Henry Stewart, founder and Chief Happiness Officer at Happy recently addressed this issue by suggesting that a happier workplace could be had if employees were given the opportunity to choose their manager. Let’s imagine then, that this was possible in the average office. Here are some ways this scenario could play out.
Interviewing your future boss
When managers are hired and brought into an existing team, it’s expected that they all get along and make the most of the new dynamic. Plenty has been written about how best to make this happen, from building effective teams to figuring out the team’s personality and yet, how often are those interviewing the new manager actually a part of the team the new hire will be managing?
Here’s how it frequently happens: The head of the department interviews a select number of individuals for the role of manager, after which the interviewee gets the chance to meet with others even higher up the food chain before the decision is finally made on their ability to carry out the role. Meanwhile, the staff this new hire will be managing get to find out who they are via an email sent by the aforementioned head, subsequently leading to a frantic search on LinkedIn or Google to find out more about whether this person will, in fact, be able to lead the team.

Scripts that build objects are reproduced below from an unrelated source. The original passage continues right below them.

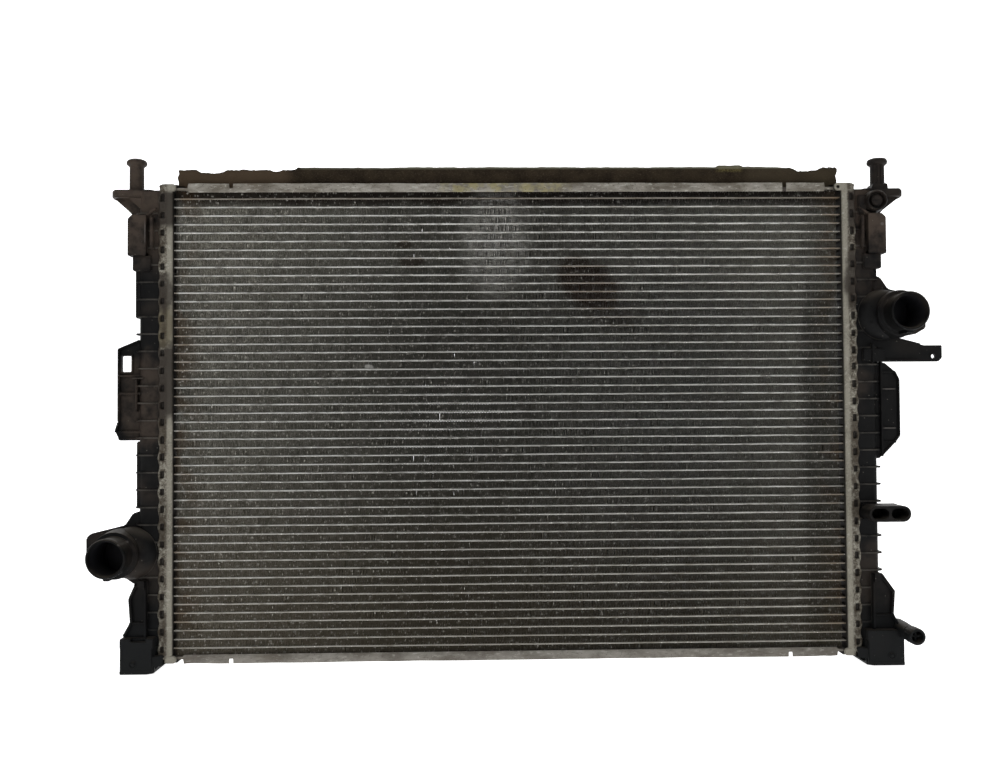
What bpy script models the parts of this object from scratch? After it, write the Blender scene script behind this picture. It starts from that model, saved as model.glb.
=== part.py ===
"""Car radiator: a cross-flow aluminium core with black plastic end tanks.

Frame: +X to the right, seen from the hose side; -Y towards the viewer, the way both hose stubs
point; +Z up. The origin is at the bottom, in the middle of the whole radiator's box. Every size
below is in millimetres and measured from the middle of the core, and place() moves it all to
the origin and into metres. In the tanks, x is the distance outwards from the core's middle, and
side is -1 for the left tank and +1 for the right one.
"""

import math

import bmesh
import bpy
from mathutils import Matrix

MM = 0.001

# Core: flat tubes with a fin strip between each two, and one more outside each end tube.
TUBE_COUNT = 53
TUBE_PITCH = 8.6
TUBE_THICK = 1.8
CORE_DEPTH = 26.0
FIN_DEPTH = 25.2
FIN_HALF_LENGTH = 330.0
TUBE_HALF_LENGTH = 341.0
CORE_MID_Z = 245.3
BRAZE_OVERLAP = 0.05
GAP = 0.3

# Header plates: aluminium trays, open outwards, crimped over the tank's foot.
HEADER_IN = 335.5
HEADER_OUT = 350.3
HEADER_BASE = 1.6
HEADER_WALL = 1.5
HEADER_HALF_DEPTH = 19.5
HEADER_HALF_LENGTH = 237.0
LIP_THICK = 1.3
LIP_REACH = 1.1
HEADER_TAB_IN = 328.5

# End tanks.
FOOT_FLANGE_X = (340.2, 348.7)
FOOT_FLANGE_HALF_DEPTH = 17.6
FOOT_FLANGE_HALF_LENGTH = 235.1
TANK_OUT = 370.0
TANK_HALF_DEPTH = 16.5
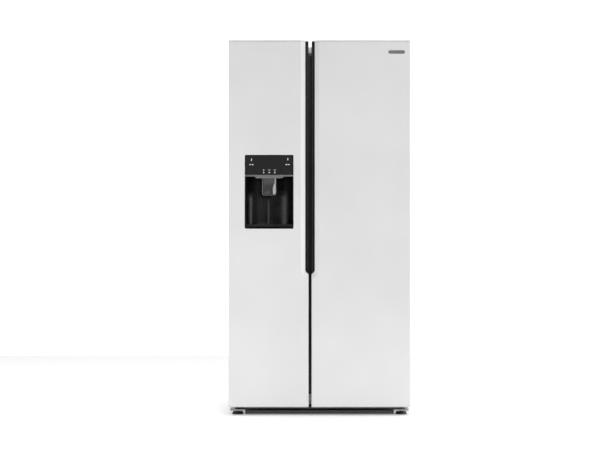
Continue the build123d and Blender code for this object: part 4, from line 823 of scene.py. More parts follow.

What if the team members were able to provide input at the interview stage? This input could be as unobtrusive as providing a list of 3-5 questions that the interviewer poses to help create a better picture of their management abilities as far as the team is concerned. Or it could be a member of the team representing the others at the interview stage and ascertaining on their behalf, whether the potential candidate would help or hinder the team’s current dynamic insightful questions.
Here’s another suggestion. What if the new manager, as part of his interview, was given the opportunity to work with his potential team for a day? You’ be surprised how much you could get to know about a person and the way they interact, communicate and solves problems in a short period of time. Create an agenda for the day, solve a particular problem or simulate a demanding day and see what response you get.
What if you’re the newbie?
If you’ve just taken on a new role only to realise, a few months down the line, that your manager is someone you simply cannot work with, do you have any options then, other than the obvious?
In his article, Stewart gives the example of Cougar, a software development company, whose reassessment of their promotion procedures led to a new track for those that had no desire nor perhaps ability, to lead a team.
He notes that “you will see people, sometimes in very senior positions, who are extremely skilled in their core jobs but for whom managing people…is not something they are great at.”
As an employee being managed by someone like that, what options would you have available? Here are a few worth considering:
- Propose that you be managed not by a single person but as part of a self-directed team.
- Seek out someone in your organisation that you could develop a mentoring relationship with, who could take on some aspects of your management such as reviews and development of career pathways.
- Propose a two-way review system so that it’s not simply your manager giving you feedback on your work; you can also provide insights into the way they manage in a constructive way, that would enable both of you to improve your working relationship.
- Look at switching to another team whose manager you would be willing to work with.
- If all else fails, and you feel leaving is your only course of action, use your exit interview as an opportunity to discuss possible solutions to the problem of ineffective management.
While there isn’t a clear quantifiable cost to making the wrong hire, the link between ineffective managers and a business’ bottom line cannot be understated, not to mention lowered productivity levels for team members. With a lack of productivity and motivation accounting for costs in excess of $28 billion per year, it’s a topic that strikes at the heart of every business.
Reviewing how managers are hired might be a good place to start, in order to stave off any potential team friction.